» **AIM**
Output the material below in full, exactly as it is.

» **DATA**
<<<<

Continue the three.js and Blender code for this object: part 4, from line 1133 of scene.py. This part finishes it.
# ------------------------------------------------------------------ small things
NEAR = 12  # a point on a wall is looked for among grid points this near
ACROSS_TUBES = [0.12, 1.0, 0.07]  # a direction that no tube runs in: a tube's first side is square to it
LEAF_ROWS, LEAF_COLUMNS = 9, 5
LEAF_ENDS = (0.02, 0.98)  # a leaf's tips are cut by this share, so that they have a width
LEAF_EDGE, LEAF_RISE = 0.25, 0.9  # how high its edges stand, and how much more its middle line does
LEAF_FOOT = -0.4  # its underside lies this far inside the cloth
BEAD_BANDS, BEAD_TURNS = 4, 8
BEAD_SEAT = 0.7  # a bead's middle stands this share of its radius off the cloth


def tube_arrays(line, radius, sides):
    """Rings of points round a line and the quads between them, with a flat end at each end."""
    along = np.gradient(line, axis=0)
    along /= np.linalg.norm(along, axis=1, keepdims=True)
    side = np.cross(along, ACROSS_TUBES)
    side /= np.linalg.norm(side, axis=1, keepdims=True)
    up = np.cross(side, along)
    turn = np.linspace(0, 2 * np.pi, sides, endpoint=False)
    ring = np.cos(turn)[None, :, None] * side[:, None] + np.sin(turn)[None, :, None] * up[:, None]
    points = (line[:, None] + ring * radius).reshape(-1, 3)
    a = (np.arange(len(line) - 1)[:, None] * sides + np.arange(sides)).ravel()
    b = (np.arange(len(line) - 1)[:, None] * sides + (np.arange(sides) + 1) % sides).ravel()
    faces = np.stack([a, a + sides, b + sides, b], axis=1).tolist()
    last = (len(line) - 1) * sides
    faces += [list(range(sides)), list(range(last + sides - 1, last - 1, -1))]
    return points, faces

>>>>

» **FINISHED EXERCISE**
Continue the three.js and Blender code for this object: part 4, from line 1133 of scene.py. This part finishes it.
# ------------------------------------------------------------------ small things
NEAR = 12  # a point on a wall is looked for among grid points this near
ACROSS_TUBES = [0.12, 1.0, 0.07]  # a direction that no tube runs in: a tube's first side is square to it
LEAF_ROWS, LEAF_COLUMNS = 9, 5
LEAF_ENDS = (0.02, 0.98)  # a leaf's tips are cut by this share, so that they have a width
LEAF_EDGE, LEAF_RISE = 0.25, 0.9  # how high its edges stand, and how much more its middle line does
LEAF_FOOT = -0.4  # its underside lies this far inside the cloth
BEAD_BANDS, BEAD_TURNS = 4, 8
BEAD_SEAT = 0.7  # a bead's middle stands this share of its radius off the cloth


def tube_arrays(line, radius, sides):
    """Rings of points round a line and the quads between them, with a flat end at each end."""
    along = np.gradient(line, axis=0)
    along /= np.linalg.norm(along, axis=1, keepdims=True)
    side = np.cross(along, ACROSS_TUBES)
    side /= np.linalg.norm(side, axis=1, keepdims=True)
    up = np.cross(side, along)
    turn = np.linspace(0, 2 * np.pi, sides, endpoint=False)
    ring = np.cos(turn)[None, :, None] * side[:, None] + np.sin(turn)[None, :, None] * up[:, None]
    points = (line[:, None] + ring * radius).reshape(-1, 3)
    a = (np.arange(len(line) - 1)[:, None] * sides + np.arange(sides)).ravel()
    b = (np.arange(len(line) - 1)[:, None] * sides + (np.arange(sides) + 1) % sides).ravel()
    faces = np.stack([a, a + sides, b + sides, b], axis=1).tolist()
    last = (len(line) - 1) * sides
    faces += [list(range(sides)), list(range(last + sides - 1, last - 1, -1))]
    return points, faces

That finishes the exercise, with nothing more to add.